Thursday, July 9, 2009

Public Displays of Annoyance

When I first moved to Hawaii, I lived up in the back of Palolo Valley on some ag condo property. I rented a room in the main house with a fantastic view. A perky blonde Elementary School Teacher and her surf bum husband lived in the garage apartment upstairs. Their apartment and my bedroom shared a wall. About once a week, I would hear screeching littered with curses from their side of the wall. Always she was screaming on the phone wanting to know where the F*** he was and that he had better not come home f***ing drunk. It was somewhat disturbing. But what I found even more disturbing was that inevitable the morning after one of her screaming sessions, I would run into her going to work. As I settled my coffee into its cup holder, she would brightly beam goodness and sunshine at me. I could never figure out if she just pretended the way I did that her household was in good order or if she honestly did not know that the entire property had front row tickets to the best drama on the island.
Last Sunday in Vegas we went to the Shark Reef at the Mandalay Bay. It is pretty cool but by the time I got to the wreck with the sharks swimming around, I was not very subtly scooted out of the way so that 18 month old Mikey could see. Mom ran a narrative that everyone in the area could here. About 10 minutes later I was sitting on the benches waiting for our large party with J and his new girlfriend K. Mom still narrating was trying to get Mikey to smile for the photo. He was not cooperating and for a few seconds I thought she just might wallop him. I looked over at J and said "Somehow I think she is from Jersey or an outer borough." J agreed. I added, "boy I would hate to be over at their house for holiday gatherings." J appropriately shuddered. My very quiet niece was sitting across the way, I nodded at her, "I am the loud on in my family." J added "Your niece would be considered loud in my family." At that point, I cracked up at the on going monologue, J joined me.
At Universal today I was on the City Walk waiting for my niece and a friend's daughter to finish the theme park. I am a chicken so since I had two tickets, I thought it best to invite company along that would be happy to ride any ride. I was sitting outside Ben & Jerry's enjoying my shake when two women sat across from me. It seemed that they were from England or Oz, I can't always tell. One of the women was laying into the other one. For about 5 minutes, she harangued the Woman B about not being thankful for how thoughtful Woman A. She bought her an Obama T-shirt by god and she didn't even say a single thank you. She never registered appreciation for all that Woman A did for her.

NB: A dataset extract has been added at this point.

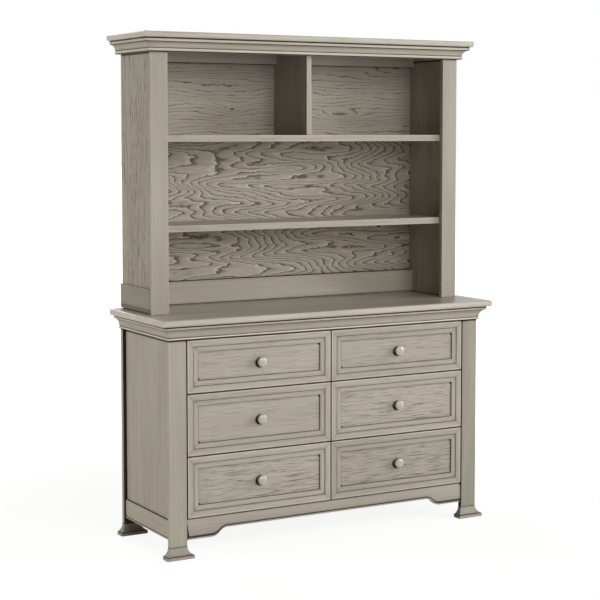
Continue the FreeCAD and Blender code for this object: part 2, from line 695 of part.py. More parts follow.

Clearly I my reading was interrupted by the much more interesting monologue going on in front of me. Sadly, I must have missed a bit while I was trying to to listen in because Woman A ended with "I should hang that bastard by the bollocks the next time I see him. That bastard." It seems that Woman B was not the only person on her LIST.
I am often surprised at our much dirty laundry people are willing to air in public. I was brought up far differently. I am a fairly emotional person, so I have been known to cry and pout in public but I don't remember ever truly acting out. My parents--read this my mother--also fondly known as the Dragon Queen--just would not have put up with it. Apparently I threw one temper tantrum in public and that was it--my mom had a tendency to deal with miss behavior swiftly. She reportedly immediately carried me out of the store, took me home and dealt with me there. Her actions have obviously held a lasting life long impression.

2 comments:

Lillian said...

Hey, I totally agree with you about people airing their dirty laundry in public -- or at least in my vicinity. I don't need to hear it!! Listening to loud cell phone users is similarly annoying. And there was probably a good chance that woman yelling at her son was from Jersey. But in fairness and defense of Jersey, we are also a Blue state, have a wonderful Jersey shore, AND don't have to pump our own gas!!! ;-)

Sapphire Lucy said...

Hey, Lillian, oops. I was commenting more on the accent--definitely not from out West more than anything. When I was in Boston, I was so fascinated to hear a woman in the bathroom explain to her son how to wash his hands. I loved it. And since my very Okie niece was here for the summer, I have been attuned to accents or rather dialects. Fran Dresher could could have been this woman's cousin.